If it is something you want to do regularly, I would suggest getting something like the WD TV Live and attaching a hard drive to it. I have found that the 360 chokes on files if they are too big (over 2gb). Anymore I just xfer it to the WD TV live and watch it "locally"


----------



## mastrauckas (Oct 3, 2008)

I can't even use my Xbox because it's on another subnet so it won't work!

It seems like there still a long ways to go for DLNA devices.


----------



## zmancartfan (Mar 23, 2012)

I had some luck using the free Serviio DLNA server app on the PC side and streaming other file types. It has a built-in profile for DirecTV receivers and can transcode on the fly. 

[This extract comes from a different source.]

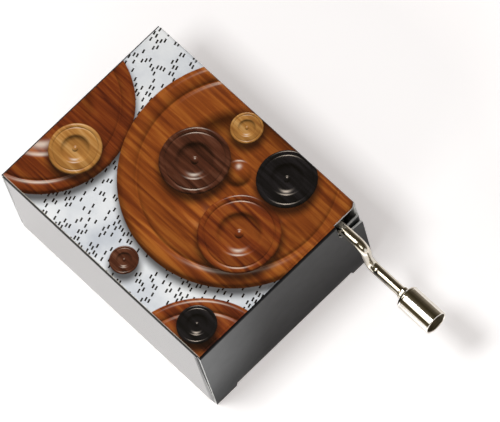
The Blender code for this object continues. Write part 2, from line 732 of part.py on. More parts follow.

I'm connected through a wireless CCK, though, so the CCK choked on high-bandwidth files like 1080 home videos that play fine on other DLNA devices that I have that are also connected wirelessly but straight to the router. But overall it was better using Servioo than just using the built-in DLNA server from Win7 to the DirecTV boxes.


----------



## smitbret (Mar 27, 2011)

mastrauckas said:


> Yep, like you guys said it's pretty crappy. I have captured Clemson games on my computer in MPEG4 and M2TS format I've been wanting to watch on my TV. My Blu-Ray player has has DLNA too but it's so slow. Using my Blu-Ray player it's so bad it looking up between every other frame watching MPEG4's. My last chance is XBox 360 so I'll give that a try.


I doubt the issue is with the BR player itself. DLNA is not a "feature" that any box is blessed or not blessed. It's a certification that can be applied to a BR player when it meets certain criteria. DLNA itself cannot be "too slow". Either your ethernet connection is too slow or the bitrate of the video is too high for your BR player. Since it is a BR player, I doubt it is the latter.

Are you connected wirelessly with the BR player? HD broadcasts often have bitrates that are too high for most wireless connections, especially if they are OTA captures, you'll probably have trouble with any wireless device. Try running the broadcasts through Handbrake and converting them to .mp4 files with bitrates about 2500kbps. If you can stream Netflix, you should be able to stream that.


----------



## litex2x (Sep 8, 2012)

HoTat2 said:


> Be forewarned though;
> 
> Media Share is a crappy feature;
> 
> ...


+1

You are better off using another DLNA client.


----------



## harsh (Jun 15, 2003)

litex2x said:


> You are better off using another DLNA client.


I would suggest looking into the media players that have native format support as you don't need to fuss with a fancy media server. I use a Patriot Box Office and it handles most formats without need for a streaming media server.


----------